Is Salesforce data secure when connected to Google Sheets via Fusion?

Valorx Fusion authenticates via Salesforce OAuth and respects all existing Salesforce security settings, including profiles, sharing rules, and field-level security. Data is queried live and not stored on intermediate servers.

How is Valorx Fusion different from Google's native Salesforce connector?

Google's native connector supports basic imports, SOQL queries, and scheduled refreshes. Fusion goes further with true bi-directional sync, structured bulk editing capabilities, real-time data refresh, and a purpose-built interface for managing large Salesforce datasets in Sheets. Teams that need to edit and push data back to Salesforce — not just read it — typically choose Fusion.

Can I also work with Salesforce data inside Salesforce instead of Google Sheets?

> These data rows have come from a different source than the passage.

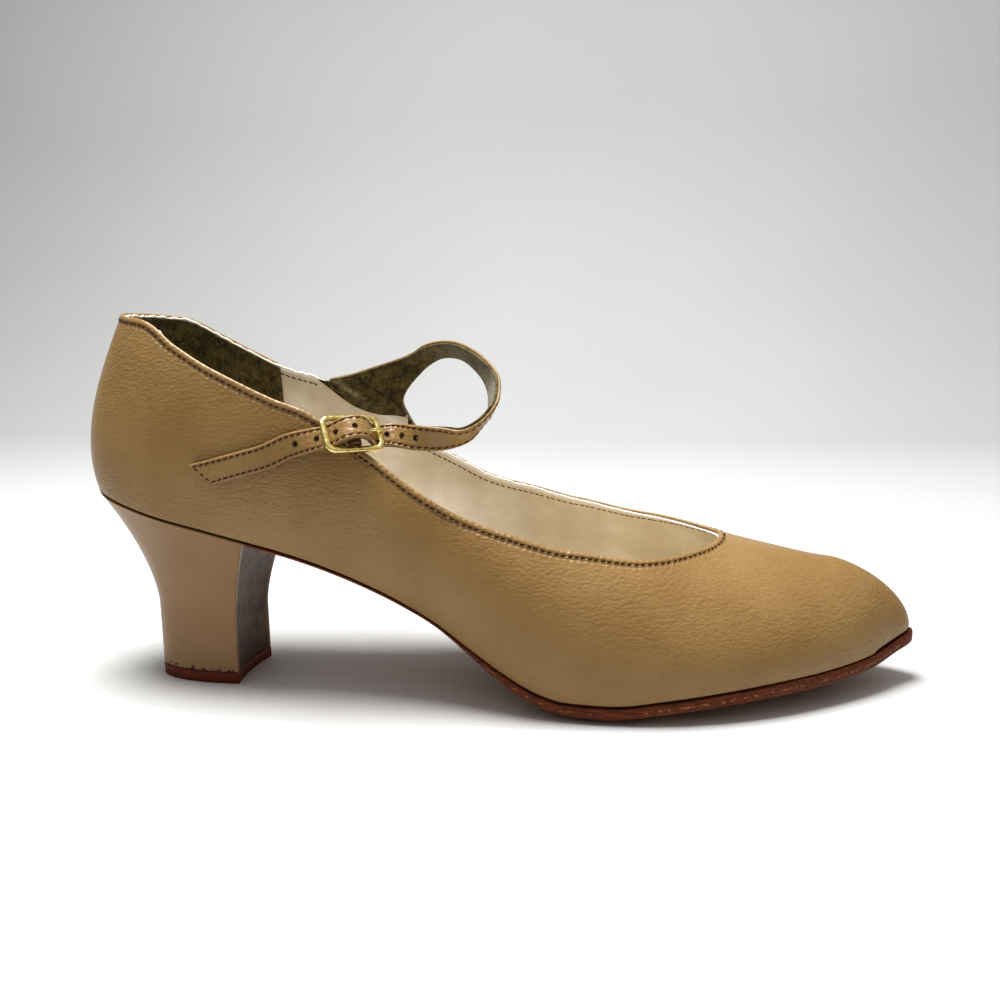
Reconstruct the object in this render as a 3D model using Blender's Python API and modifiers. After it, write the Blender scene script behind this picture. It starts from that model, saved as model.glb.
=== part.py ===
"""Character shoe for the right foot: leather sole, covered heel, one instep strap.

Run it with: blender --background --python part.py, or from Blender's text editor.
Lengths are in metres. The toe points along +X, the inner side of the foot is +Y and the
floor is the plane z = 0. Inside this file a point is first written in the last's own frame,
whose x runs from the back of the heel; the empty "shoe_origin" then centres the whole shoe.
"""
import math
from collections import namedtuple

import bmesh
import bpy
import numpy as np
from mathutils import Vector

# Driving sizes of the last
LAST_LENGTH = 0.254
BALL_WIDTH = 0.074
HEEL_RISE = 0.0564
TOE_SPRING = 0.0106
CONE_HEIGHT = 0.080
VAMP_HEIGHT = 0.0381

# Driving sizes of the pieces
UPPER_WALL = 0.0016
SOLE_EDGE = 0.0034
SOLE_CROWN = 0.0017
SOLE_WELT = 0.0006
INSOLE_THICKNESS = 0.0018
HEEL_BASE_LENGTH = 0.0295
HEEL_BASE_WIDTH = 0.0255
HEEL_LIFT_THICKNESS = 0.0036
STRAP_WIDTH = 0.0072
STRAP_THICKNESS = 0.0018
STRAP_ARCH = 0.0235
BUCKLE_LENGTH = 0.0176
BUCKLE_WIDTH = 0.0118
BUCKLE_WIRE = 0.0015
CENTRE_BAR = 0.00135
PRONG_WIRE = 0.0010
CHAPE_THICKNESS = 0.0008
CHAPE_WIDTH = 0.0024
HOLE_DIAMETER = 0.0016
HOLE_PITCH = 0.0058

# Clearances
GAP = 0.0003
LAID_GAP = 0.0005

# Mesh steps
ARCH_ROWS = 12
OUTLINE_STEPS = 16
QUARTER_COLUMNS = 22
THROAT_COLUMNS = 14
VAMP_COLUMNS = 6
TOE_COLUMNS = 9
PLATE_CELLS = 10
PLATE_ROWS = 36
HEEL_ROWS = 10
HEEL_COLUMNS = 28
STRAP_CELLS = 4
STRAP_STEPS = 3
FINE_STEPS = 12
OUTLINE_POINTS = 200
ARCH_POINTS = 201
RING_STEPS = 12
CORNER_STEPS = 3
HOLE_SIDES = 10
WIRE_ROUNDNESS = 3

LATERAL = -1
MEDIAL = 1

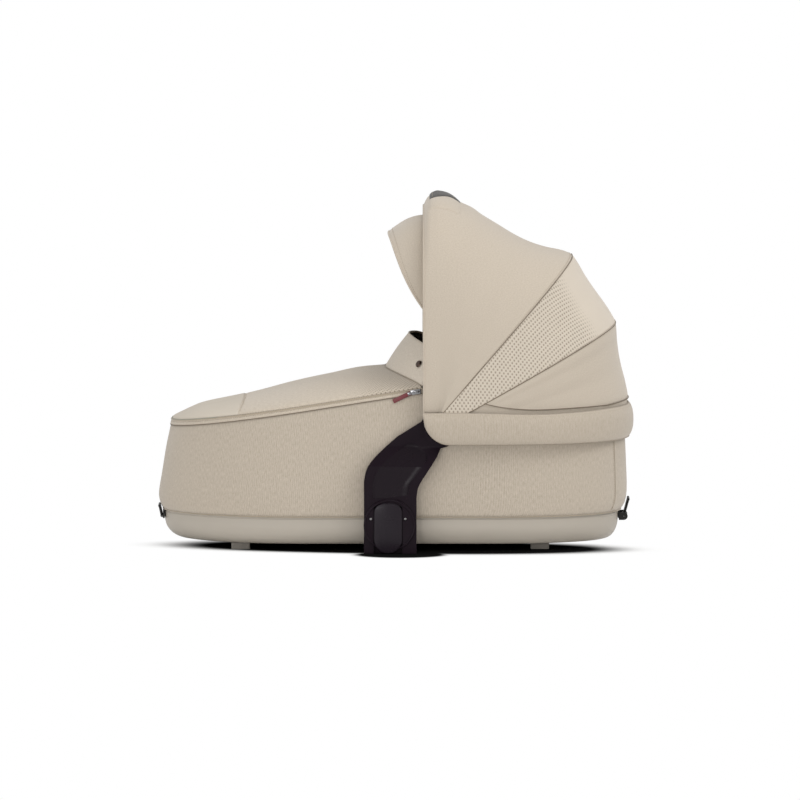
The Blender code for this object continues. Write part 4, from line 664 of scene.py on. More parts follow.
zip_round = 2 * (quarter(-BAND_PLAN_FOOT - STRAIGHT_HALF, WALL_HALF) + STRAIGHT_HALF + RIM_PEAK_X)
band_shape = lay_sheet(ZIP_COLUMNS, ZIP_ROWS, band_point, (zip_round, 0.0135))
zip_band = make_piece("zip_band", face_out(band_shape, (0, 0, 0.23)), APRON_CLOTH)
cut_sheet(thicken(zip_band, 0.0018))
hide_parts("zip_tape")
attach(zip_band, "cot")


def band_path(up, out, steps=220):
    """A path along the zip band at a share of its height, moved out from it."""
    path = []
    for step in range(steps + 1):
        x, y = round_foot(step / steps, ZIP_LEAN * up - out)
        path.append((x, y, rim_height(x) + up * zip_height(x)))
    return path


coil_path = [(x, y, z + 0.0009) for x, y, z in band_path(1.0, -0.0010)]
coil_beads = run_stitches(coil_path, COIL_PITCH, COIL_PITCH * 0.9, COIL_BEAD)
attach(make_piece("zip_coil", coil_beads, NYLON_ZIP), "cot")
edge_piping = make_piece("band_piping", lay_cord(band_path(0.97, 0.0002), 0.0009, 6), BINDING)
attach(edge_piping, "cot")
pressed_line = run_stitches(band_path(0.64, -0.0006), 0.0042, 0.0036, 0.0004)
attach(make_piece("band_topstitch", pressed_line, DARK_THREAD_AND_HEM_SHADE), "cot")
print("zip band:", round(zip_round, 2), "m of zip")

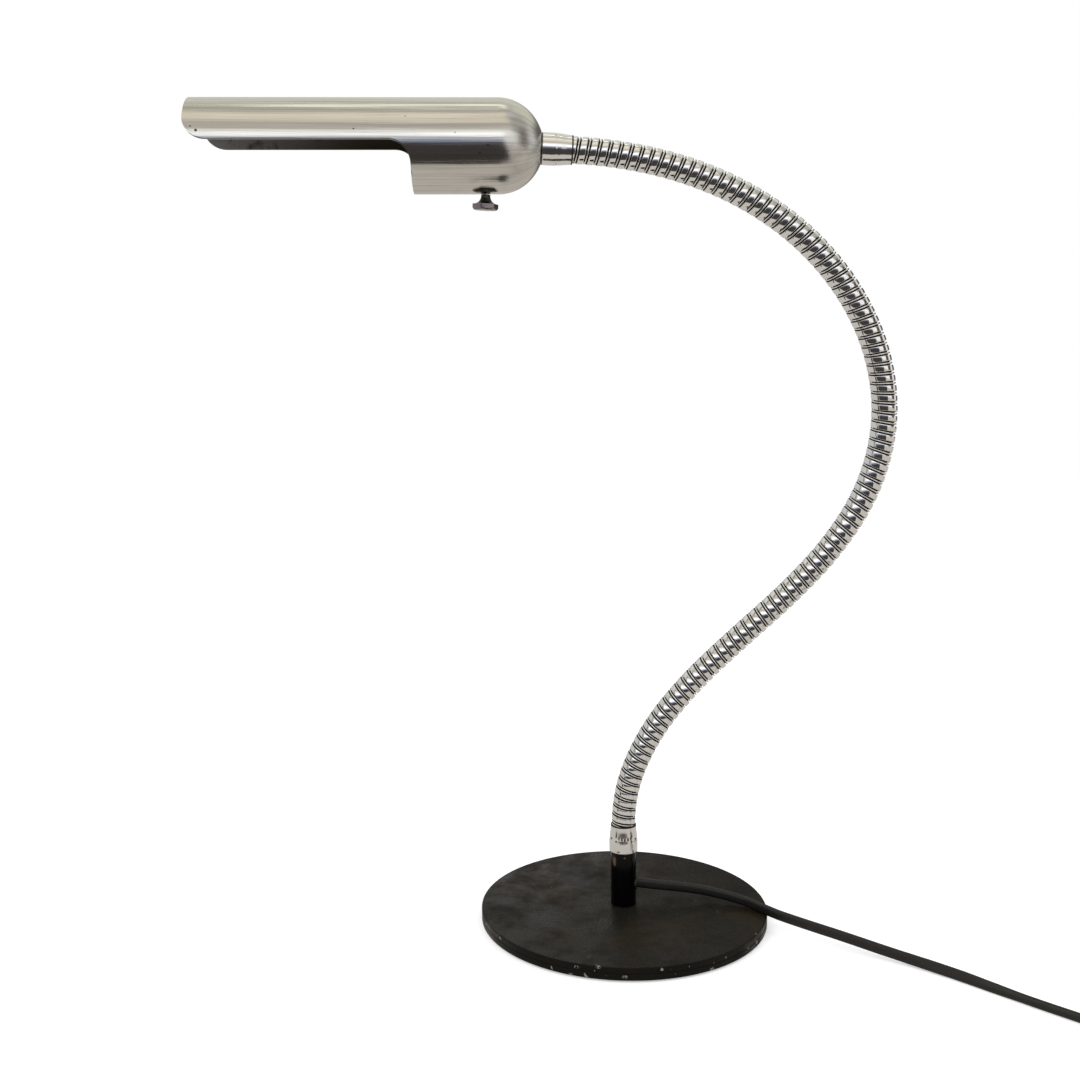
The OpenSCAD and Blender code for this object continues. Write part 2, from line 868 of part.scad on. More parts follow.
module holder_cap() {
    color([0.07, 0.06, 0.06])
        at(head_frame)
            translate([0, 0, head_cap_z])
                difference() {
                    rotate_extrude()
                        polygon([
                            [0, 0], [cap_foot_r, 0], [cap_neck_r, cap_neck_h],
                            [cap_shoulder_r, cap_shoulder_h], [holder_r, cap_rim_h],
                            [holder_r, cap_l - cap_spigot_l],
                            [sleeve_bore - fit_gap, cap_l - cap_spigot_l],
                            [sleeve_bore - fit_gap, cap_l], [0, cap_l]
                        ]);
                    translate([0, 0, -1])
                        cylinder(r = nipple_d / 2 + run_gap, h = thread_in_cap + 1);
                    translate([0, 0, thread_in_cap - eps])
                        cylinder(r = sleeve_bore - cap_wall, h = cap_l);
                }
}

module holder_sleeve() {
    color([0.07, 0.06, 0.06])
        at(head_frame)
            difference() {
                translate([0, 0, sleeve_z])
                    rotate_extrude()
                        polygon([
                            [sleeve_bore, 0], [holder_r, 0],
                            [holder_r, sleeve_l - mouth_chamfer],
                            [holder_r - mouth_chamfer, sleeve_l],
                            [shell_r + mouth_gap, sleeve_l],
                            [shell_r + mouth_gap, sleeve_l - mouth_t],
                            [sleeve_bore, sleeve_l - 2 * mouth_t]
                        ]);
                translate([0, 0, spindle_z])
                    rotate([0, -90, 0]) cylinder(r = bush_r + run_gap, h = shade_d);
            }
}

module switch_block() {
    color([0.2, 0.12, 0.07])
        at(head_frame)
            difference() {
                translate([0, 0, block_z]) cylinder(r = block_r, h = block_l);
                translate([0, 0, spindle_z])
                    rotate([0, -90, 0]) {
                        translate([0, 0, spindle_from - 1])
                            cylinder(r = spindle_d / 2 + run_gap, h = shade_d);
                        translate([0, 0, bush_from])
                            cylinder(r = bush_r + run_gap, h = shade_d);
                    }
                terminal_places()
                    translate([0, 0, block_z - 1])
                        cylinder(r = terminal_r + run_gap, h = 1 + terminal_depth + 0.5);
            }
}

module terminal_places() {
    for (s = [-1, 1]) translate([0, s * block_r * 0.55, 0]) children();
}

module terminal_screws() {
    color("gold")
        at(head_frame)
            terminal_places() {
                translate([0, 0, block_z - terminal_head_h])
                    difference() {
                        cylinder(r = terminal_head_r, h = terminal_head_h);
                        translate([-terminal_head_r - 1, -terminal_slot / 2, -1])
                            cube([2 * terminal_head_r + 2, terminal_slot, 1 + terminal_slot]);
                    }
                translate([0, 0, block_z - 0.5])
                    cylinder(r = terminal_r, h = terminal_depth + 0.5);
            }
}

module contact_disc() {
    color([0.9, 0.88, 0.82])
        at(head_frame)
            translate([0, 0, disc_z])
                cylinder(r = block_r, h = contact_disc_t);
}

// threaded sheet shell for the lamp, on a narrower plain collar
module screw_shell() {
    color("goldenrod")
        at(head_frame)
            translate([0, 0, shell_z])
                difference() {
                    union() {
                        cylinder(r = shell_r, h = shell_l);
                        cylinder(r = shell_r + shell_lip, h = shell_t);
                    }
                    translate([0, 0, shell_collar_h])
                        cylinder(d = lamp_thread_d, h = shell_l);
                    translate([0, 0, -1])
                        cylinder(d = lamp_thread_d - 2 * collar_step, h = shell_l);
                }
}

module centre_contact() {
    color("gold")
        at(head_frame)
            translate([0, 0, shell_z]) {
                translate([-centre_l / 2, -centre_w / 2, 0]) cube([centre_l, centre_w, contact_t]);
                cylinder(d = centre_w, h = centre_h);
            }
}

module side_contact() {
    color("gold")
        at(head_frame)
            translate([-side_w / 2, shell_bore - collar_step - side_room - side_w, shell_z]) {
                cube([side_w, side_w, contact_t]);
                translate([0, side_w - side_room, 0]) cube([side_w, side_room, side_h]);
            }
}

// --- switch, turning about an axis square to the lampholder's --------------------------------

module on_spindle() {
    at(head_frame) translate([0, 0, spindle_z]) rotate([0, -90, 0]) children();
}

module switch_bush() {
    color("goldenrod")
        on_spindle()
            translate([0, 0, bush_from])
                ring(bush_r, spindle_d / 2 + run_gap, bush_to - bush_from);
}

module switch_spindle() {
    color("silver")
        on_spindle()
            translate([0, 0, spindle_from])
                cylinder(r = spindle_d / 2, h = spindle_to - spindle_from);
}

// hexagonal knob on a hollowed neck; +Z points away from the shade
module switch_knob() {
    color([0.62, 0.56, 0.56])
        on_spindle()
            translate([0, 0, knob_from])
                difference() {
                    intersection() {
                        rotate_extrude() knob_outline();
                        rotate([0, 0, knob_turn])
                            translate([0, 0, -1])
                                cylinder(r = knob_corner_r, h = knob_l + 2, $fn = 6);
                    }
                    translate([0, 0, -1])
                        cylinder(d = spindle_d + 2 * eps, h = spindle_to - knob_from + 1);
                }
}

// half outline of the knob: a neck, a cove and a head whose outer rim slopes away
module knob_outline() {
    r = knob_neck_d / 2;
    rim_r = knob_corner_r - knob_chamfer;
    cove_r = min(knob_corner_r - knob_rim - r, knob_neck_l - knob_cove_from);
    past = knob_chamfer + free_gap;
    slope = past * knob_slope;
    difference() {
        square([r + cove_r, knob_neck_l]);
        translate([r + cove_r, knob_neck_l - cove_r]) circle(r = cove_r);
        translate([r, -1]) square([cove_r + 1, knob_neck_l - cove_r + 1]);
    }
    translate([0, knob_neck_l])
        polygon([
            [0, 0], [rim_r + past, 0], [rim_r + past, knob_t - slope],
            [rim_r, knob_t], [0, knob_t]
        ]);
}

// --- mains lead --------------------------------------------------------------------------------

module mains_cord() {
    color([0.06, 0.06, 0.06]) sweep(cord_route, cord_w, cord_t, [0, 0, 1], cord_turn);
}

module cord_coil() {
    color([0.06, 0.06, 0.06])
        translate(coil_centre)
            rotate_extrude($fn = 96)
                translate([coil_r - coil_w / 2, 0]) square([coil_w, coil_h]);
}

module coil_tie() {
    color([0.2, 0.2, 0.2])
        translate(coil_centre)
            rotate([0, 0, tie_side])
                translate([coil_r, -tie_w / 2, 0])
                    difference() {
                        translate([-coil_w / 2 - tie_t - tie_room, 0, 0])
                            cube([coil_w + 2 * tie_t + tie_room + fit_gap, tie_w,
                                  coil_h + tie_t + fit_gap]);
                        translate([-coil_w / 2 - tie_room, -1, -1])
                            cube([coil_w + tie_room + fit_gap, tie_w + 2,
                                  coil_h + 1 + fit_gap]);
                    }
}

module plug_lead() {
    color([0.06, 0.06, 0.06]) sweep(plug_route, cord_w, cord_t, [0, 0, 1]);
}

// the plug lies flat; children are placed with the pins towards +X
module at_plug() {
    translate(plug_at) rotate([0, 0, 90]) children();
}

module pin_places() {
    for (s = [-1, 1])
        translate([plug_l - pin_root, s * pin_gap / 2, 0]) rotate([0, 90, 0]) children();
}

module plug_body() {
    full_l = plug_l - plug_nose_l;
    color([0.08, 0.08, 0.08])
        at_plug()
            difference() {
                union() {
                    rotate([0, 90, 0])
                        cylinder(r1 = cord_w / 2 + plug_nose_wall, r2 = plug_t / 2,
                                 h = plug_nose_l);
                    translate([plug_nose_l - 1, 0, -plug_t / 2])
                        linear_extrude(height = plug_t)
                            polygon([
                                [0, -plug_t / 2], [0, plug_t / 2],
                                [full_l / 4, plug_w / 2], [full_l + 1, plug_w / 2],
                                [full_l + 1, -plug_w / 2], [full_l / 4, -plug_w / 2]
                            ]);
                }
                pin_places() cylinder(d = pin_neck_d + 2 * run_gap, h = pin_root + 1);
            }
}

module plug_pins() {
    straight = pin_root + pin_l - pin_tip;
    color("silver")
        at_plug()
            pin_places() {
                cylinder(d = pin_neck_d, h = pin_root + 1);
                translate([0, 0, pin_root])
                    cylinder(d = pin_d, h = straight - pin_root);
                translate([0, 0, straight])
                    cylinder(d1 = pin_d, d2 = pin_d - 2 * pin_tip, h = pin_tip);
            }
}

base_top_plate();
base_weight_plate();
base_felt_pad();
base_screws();
post();
post_bush();
post_nipple();
post_washer();
post_nut();
cord_grommet();
cord_anchor();
lower_coupling();
lower_ferrule();
for (k = [0 : sections - 1])
    neck_section(k);
neck_lead();
upper_ferrule();
upper_coupling();
head_nipple();
nipple_lock_nut();
shade_washer();
shade();
shade_hood();
inner_washer();
inner_nut();
holder_cap();
holder_sleeve();
contact_disc();
screw_shell();
centre_contact();
side_contact();
terminal_screws();
switch_block();
switch_bush();
switch_spindle();
switch_knob();
mains_cord();
cord_coil();
coil_tie();
plug_lead();
plug_body();
plug_pins();
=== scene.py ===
"""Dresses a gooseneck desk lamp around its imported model: windings, shade, cord, finishes and studio.

The classes hold their sizes in millimetres in the lamp's own frame, and Blender gets metres.
"""

import logging
import math
from dataclasses import dataclass, field
from enum import Enum
from typing import Callable, Optional, Sequence

import bmesh
import bpy
import numpy as np
from mathutils import Matrix, Vector


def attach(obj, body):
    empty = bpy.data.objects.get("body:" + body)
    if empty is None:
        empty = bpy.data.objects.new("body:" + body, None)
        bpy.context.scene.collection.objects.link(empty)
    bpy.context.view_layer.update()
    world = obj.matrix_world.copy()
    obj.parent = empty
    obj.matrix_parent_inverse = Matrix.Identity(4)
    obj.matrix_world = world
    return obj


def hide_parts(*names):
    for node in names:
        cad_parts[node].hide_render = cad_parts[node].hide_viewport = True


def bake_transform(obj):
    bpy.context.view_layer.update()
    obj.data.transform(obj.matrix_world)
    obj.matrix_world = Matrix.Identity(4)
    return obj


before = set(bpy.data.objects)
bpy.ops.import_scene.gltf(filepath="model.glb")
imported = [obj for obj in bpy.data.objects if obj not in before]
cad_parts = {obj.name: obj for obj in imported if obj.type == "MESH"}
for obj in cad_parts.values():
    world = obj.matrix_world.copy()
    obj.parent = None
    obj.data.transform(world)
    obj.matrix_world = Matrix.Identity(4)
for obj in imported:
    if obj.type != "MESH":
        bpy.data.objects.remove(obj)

LOG = logging.getLogger("desk_lamp")
MM = 0.001
TAU = 2 * math.pi

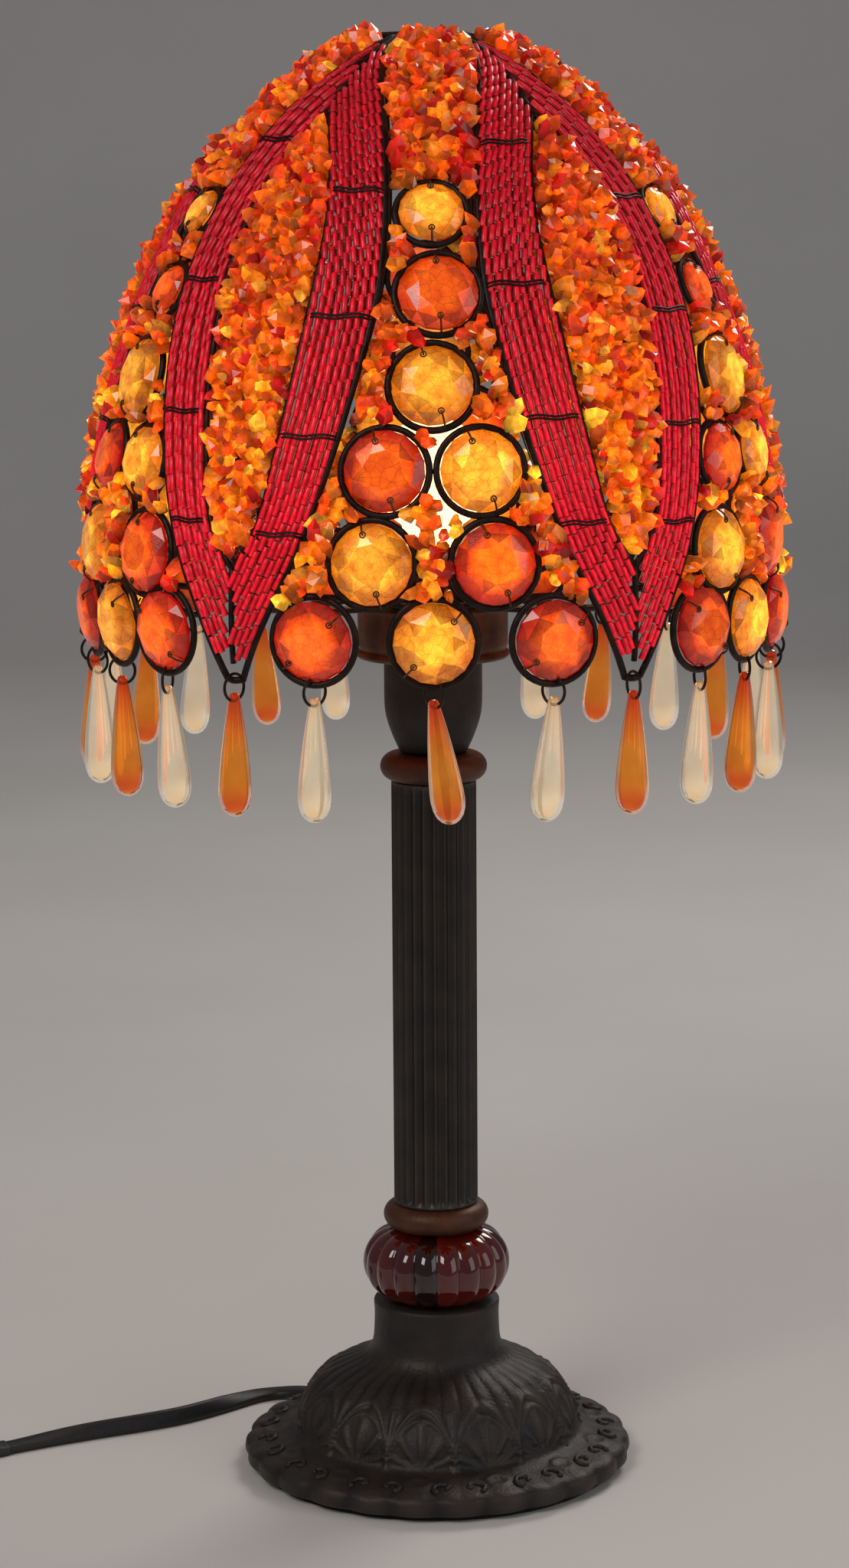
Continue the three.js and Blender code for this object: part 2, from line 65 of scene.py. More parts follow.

Yes. Valorx Wave provides a spreadsheet-style grid interface embedded directly inside Salesforce Lightning. If your team wants the speed of a spreadsheet without leaving Salesforce, Wave is the complement to Fusion. Learn more about Wave →

Does this work with Salesforce Lightning?

Yes. Fusion works with both Salesforce Classic and Lightning.

Can I push changes from Google Sheets back to Salesforce?

Yes—that's the point. Fusion supports true bidirectional sync. Edit in Sheets, and those changes write back to Salesforce.

What Salesforce objects can I work with?

Standard objects (Accounts, Contacts, Opportunities, etc.) and custom objects are all supported.

Is there a limit on how many records I can sync?

Fusion is built for bulk operations. You can work with large datasets—the kind that would be painful to manage record-by-record in Salesforce.

What if two people edit the same record?

Fusion handles this with Salesforce's standard conflict resolution. The most recent save wins, same as in Salesforce itself.